Given request: Return all of the data exactly as given.

Source data:
:::
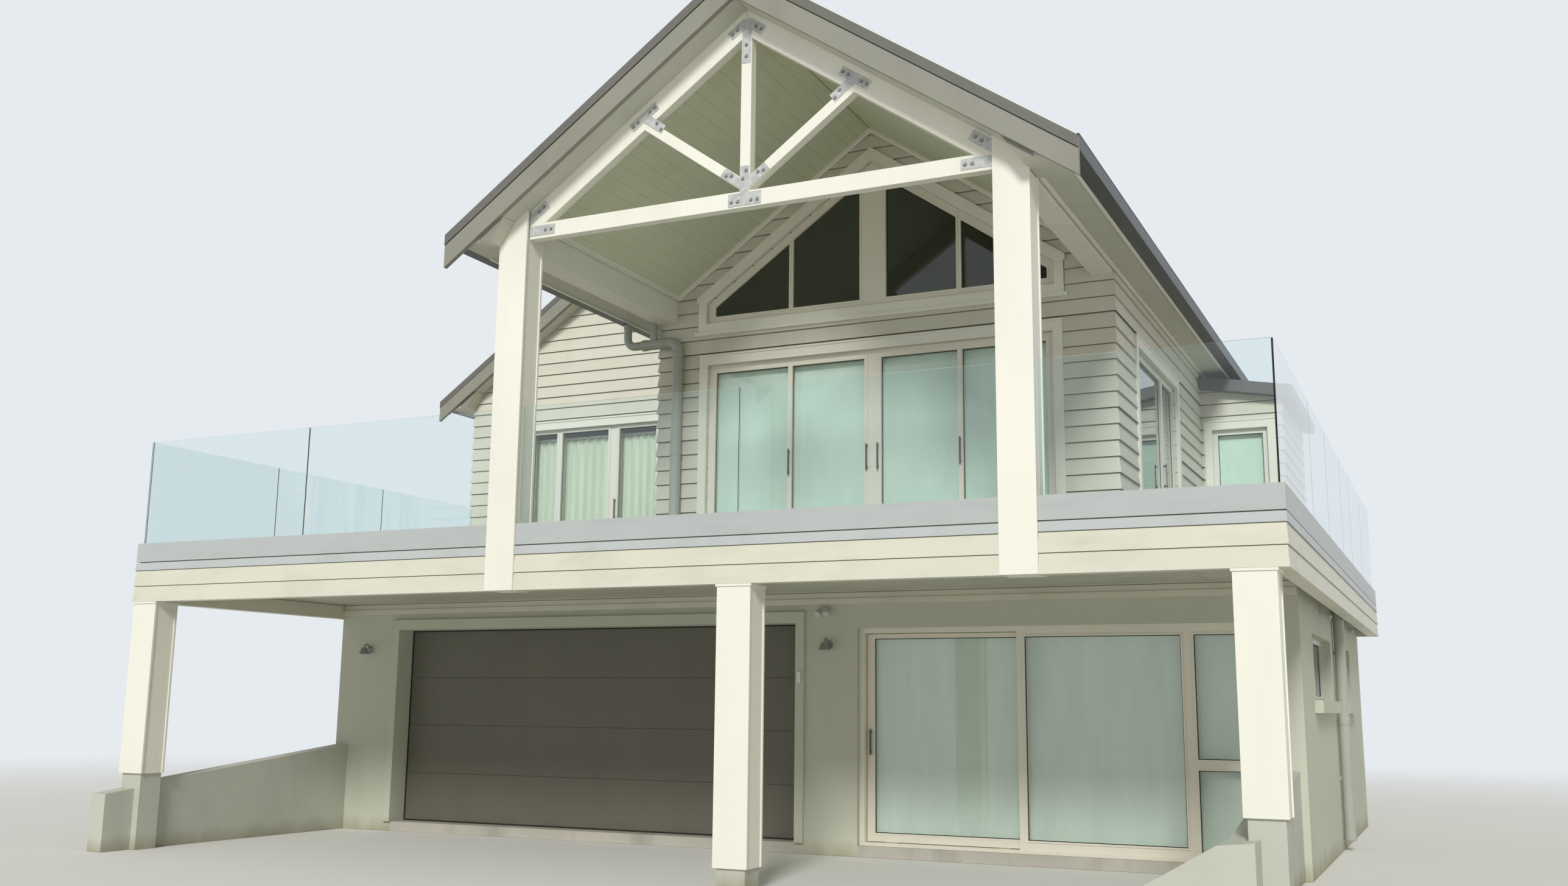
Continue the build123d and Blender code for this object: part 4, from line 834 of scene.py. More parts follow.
beamLow, beamHigh = planBox("box_beam")
liningMesh = bmesh.new()
for x0, y0, y1 in (
    (deckLow.x + lining["rimInset"], deckLow.y + lining["rimInset"], beamLow.y),
    (lowerHigh.x + 2, beamHigh.y, houseBack - lining["rimInset"]),
):
    layLining(liningMesh, x0, deckHigh.x, y0, y1, beamHigh.z, **lining)
makePiece("deckLining", liningMesh, soffitPaint, slot="white_paint")
print("deck edge done")


# Boxed posts: wide boards front and back, the side boards set in between them

boxedPosts = {"board": 24, "inset": 9, "soft": 2}


def addBoxedPost(mesh, outline, core, y0, y1):
    board, soft = boxedPosts["board"], boxedPosts["soft"]
    addShape(mesh, frontAt(0), outline, -y0 - board, -y0, soft)
    addShape(mesh, frontAt(0), core, -y1 + board, -y0 - board)
    addShape(mesh, frontAt(0), outline, -y1, -y1 + board, soft)


def tallPostOutline(side, inset):
    # up to the eave's soffit outside the wall line, and on to the roof inside it
    inner = side * (postInner + inset)
    outer = side * (postOuter - inset)
    wall = side * (gableHalf - inset)
    return [
        (inner, postLowPlan.z), (outer, postLowPlan.z), (outer, eaveSoffit - inset),
        (wall, eaveSoffit - inset), (wall, eaveWall - inset), (inner, mainUnder(inner) - inset),
    ]


postMesh = bmesh.new()
for side in (-1, 1):
    outline, core = (tallPostOutline(side, inset) for inset in (0, boxedPosts["inset"]))
    addBoxedPost(postMesh, outline, core, postLowPlan.y, postHighPlan.y)
makePiece("tallPosts", postMesh, postPaint, slot="white_paint", stands=("tall_posts",))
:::
Response for this exercise:
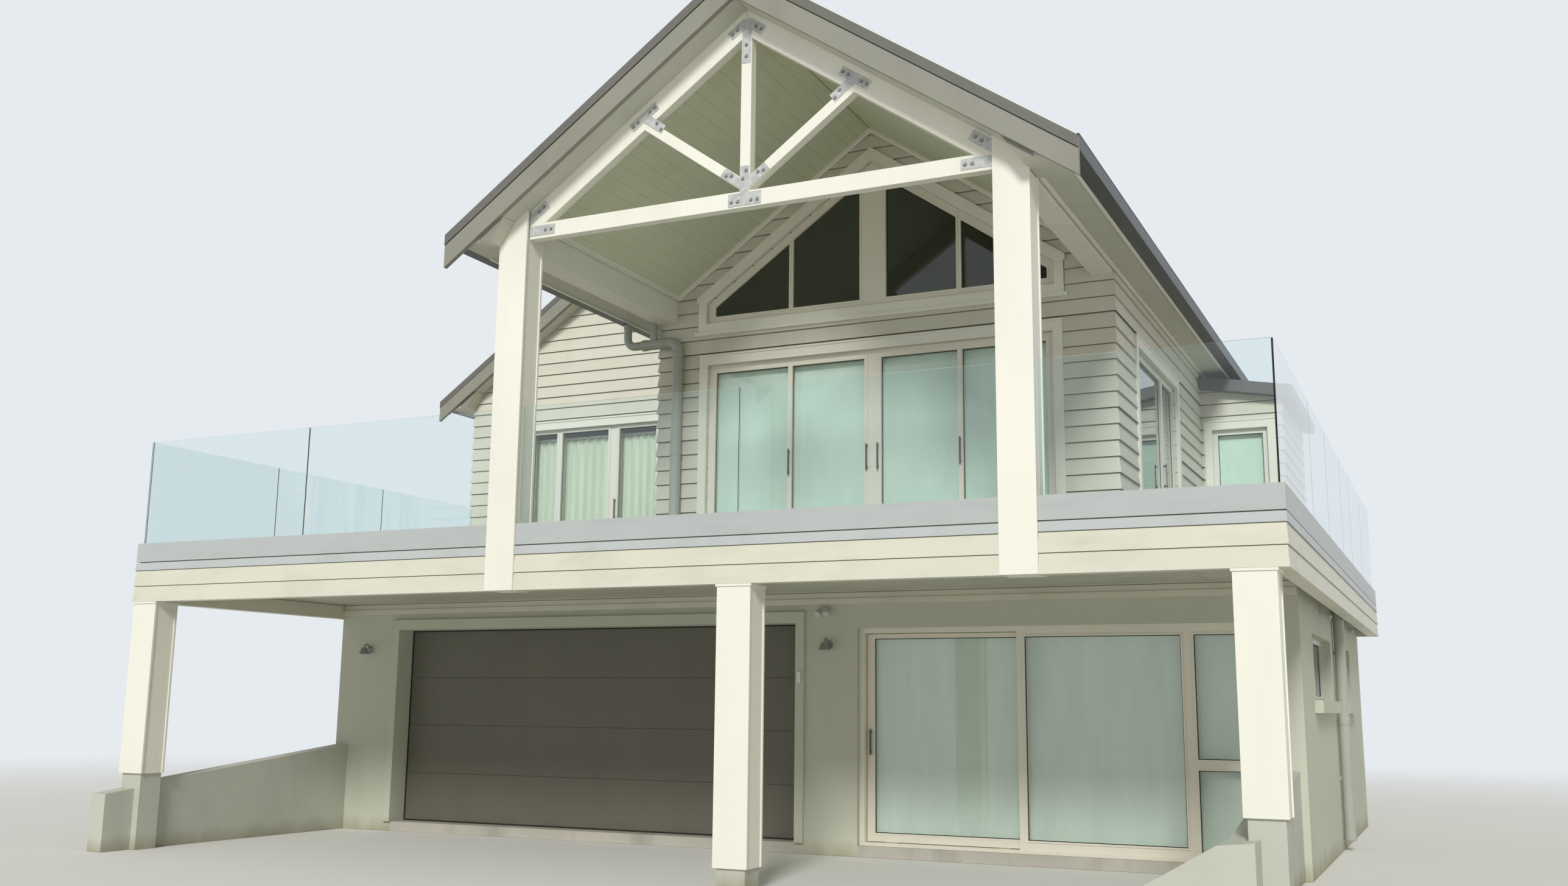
Continue the build123d and Blender code for this object: part 4, from line 834 of scene.py. More parts follow.
beamLow, beamHigh = planBox("box_beam")
liningMesh = bmesh.new()
for x0, y0, y1 in (
    (deckLow.x + lining["rimInset"], deckLow.y + lining["rimInset"], beamLow.y),
    (lowerHigh.x + 2, beamHigh.y, houseBack - lining["rimInset"]),
):
    layLining(liningMesh, x0, deckHigh.x, y0, y1, beamHigh.z, **lining)
makePiece("deckLining", liningMesh, soffitPaint, slot="white_paint")
print("deck edge done")


# Boxed posts: wide boards front and back, the side boards set in between them

boxedPosts = {"board": 24, "inset": 9, "soft": 2}


def addBoxedPost(mesh, outline, core, y0, y1):
    board, soft = boxedPosts["board"], boxedPosts["soft"]
    addShape(mesh, frontAt(0), outline, -y0 - board, -y0, soft)
    addShape(mesh, frontAt(0), core, -y1 + board, -y0 - board)
    addShape(mesh, frontAt(0), outline, -y1, -y1 + board, soft)


def tallPostOutline(side, inset):
    # up to the eave's soffit outside the wall line, and on to the roof inside it
    inner = side * (postInner + inset)
    outer = side * (postOuter - inset)
    wall = side * (gableHalf - inset)
    return [
        (inner, postLowPlan.z), (outer, postLowPlan.z), (outer, eaveSoffit - inset),
        (wall, eaveSoffit - inset), (wall, eaveWall - inset), (inner, mainUnder(inner) - inset),
    ]


postMesh = bmesh.new()
for side in (-1, 1):
    outline, core = (tallPostOutline(side, inset) for inset in (0, boxedPosts["inset"]))
    addBoxedPost(postMesh, outline, core, postLowPlan.y, postHighPlan.y)
makePiece("tallPosts", postMesh, postPaint, slot="white_paint", stands=("tall_posts",))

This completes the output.